A review by pilesandpiles
Comradely Greetings: The Prison Letters of Nadya and Slavoj by Slavoj Žižek, Nadya Tolokonnikova

3.0

I read this out of interest in the ideas of Nadya Tolokonnikova of Pussy Riot, and I'd recommend it to others who are curious about the same. Zizek, for those who are familiar with his persona and recent ideas about global capitalism, does his usual thing. His letters are predictably super mansplain-ey.
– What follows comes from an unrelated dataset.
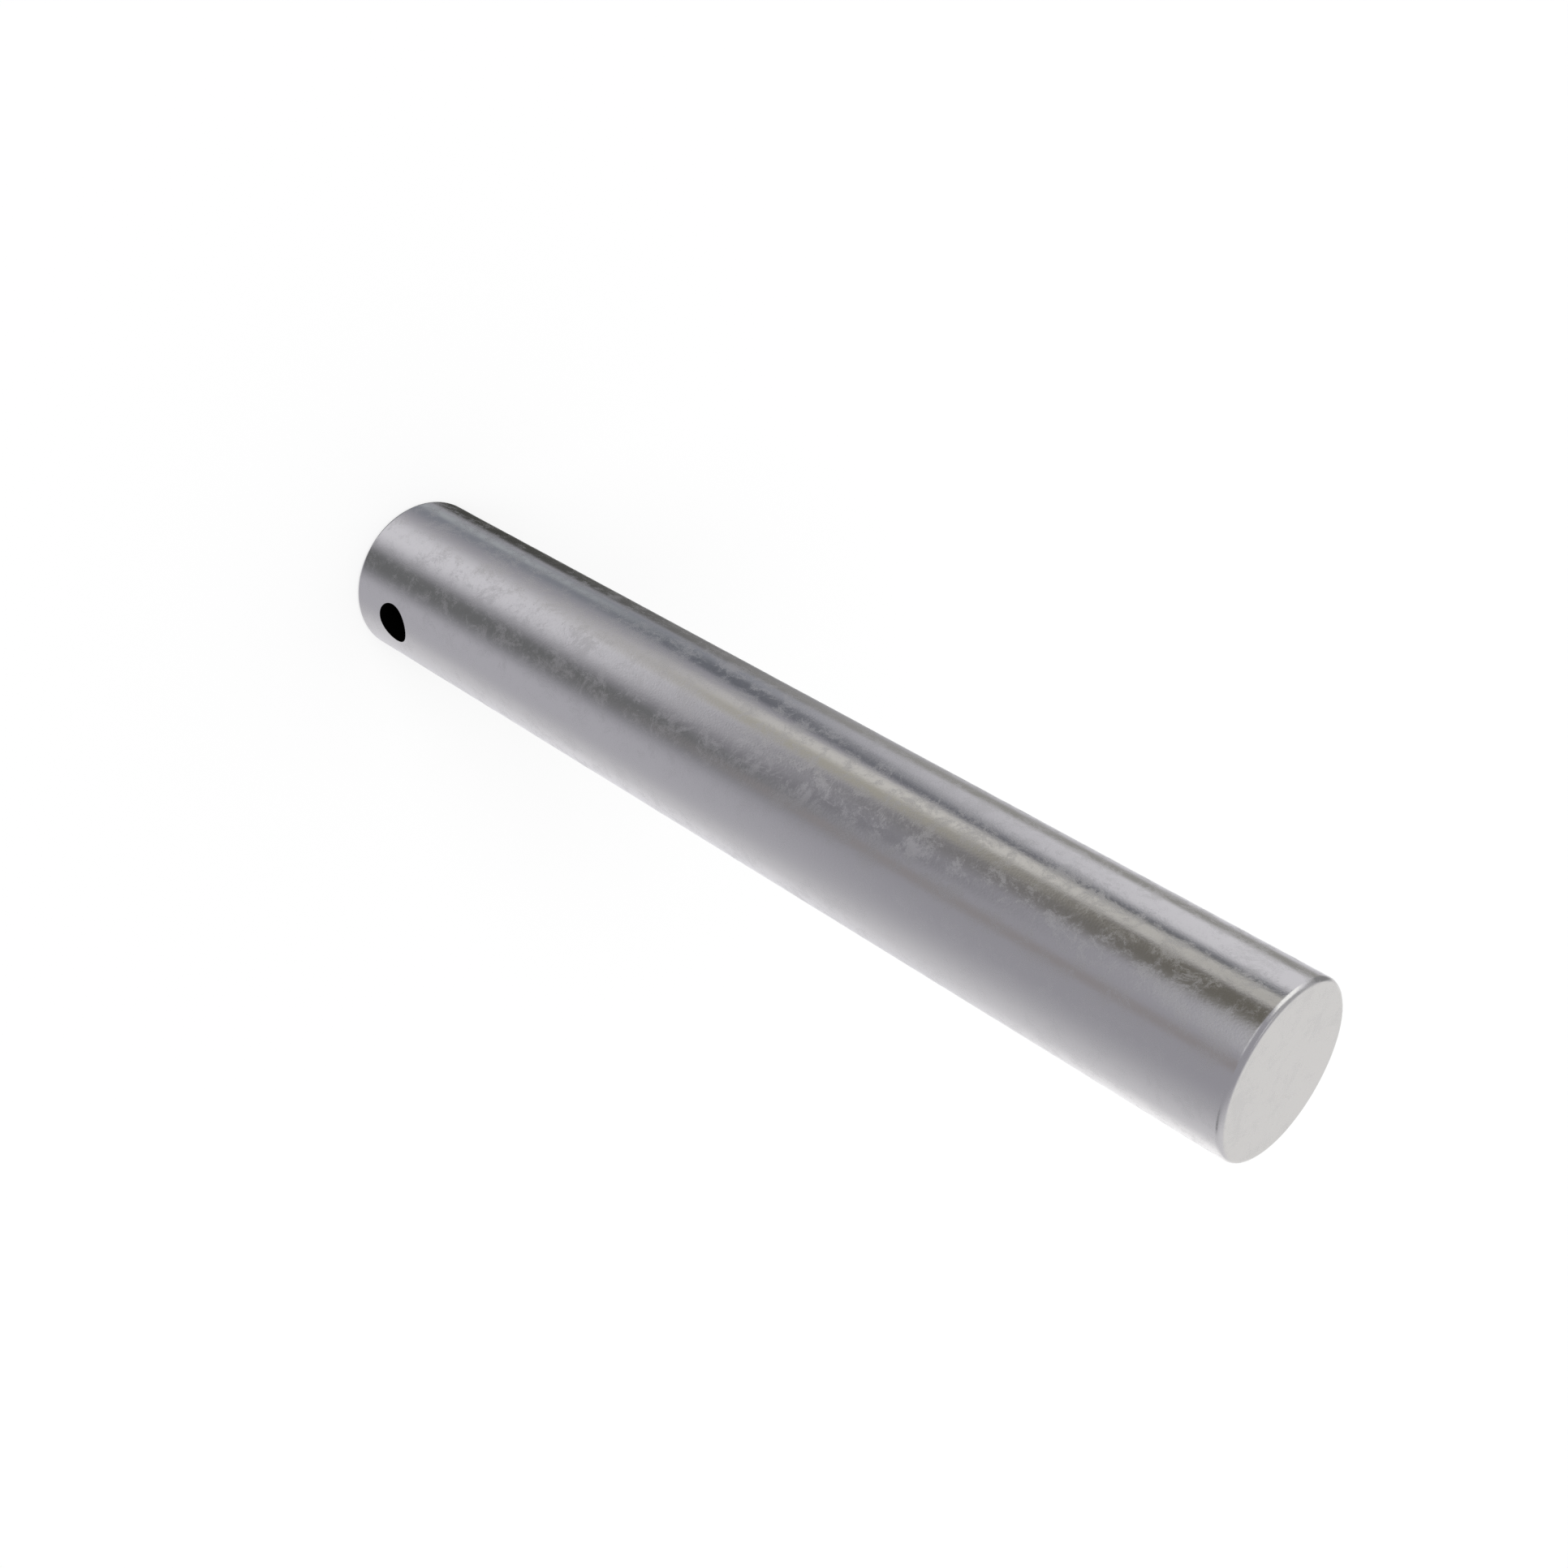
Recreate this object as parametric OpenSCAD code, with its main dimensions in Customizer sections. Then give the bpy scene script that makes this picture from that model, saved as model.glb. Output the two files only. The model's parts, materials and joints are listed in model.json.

In one he situates Tolokonnikova as the one of the two of them whose ideas come from the actual experience of imprisonment, while he has the privilege of theorizing -- as though Tolokonnikova's words and ideas, especially pertaining to her conditions of imprisonment, weren't also a mode of theorization, and as though her understanding of those conditions weren't already mediated and not some direct truth... Gayatri Spivak says all this better in the first couple of pages of "Can the Subaltern Speak," where she calls out Michel Foucault and Gilles Deleuze for doing something very similar. Anyway, Zizek actually backtracks and apologizes to Tolokonnikova, though only for being a male chauvinist, not a Western intellectual chauvinist. Also, if you're interested in Pussy Riot's feminism, there's almost nothing specifically about that in this book.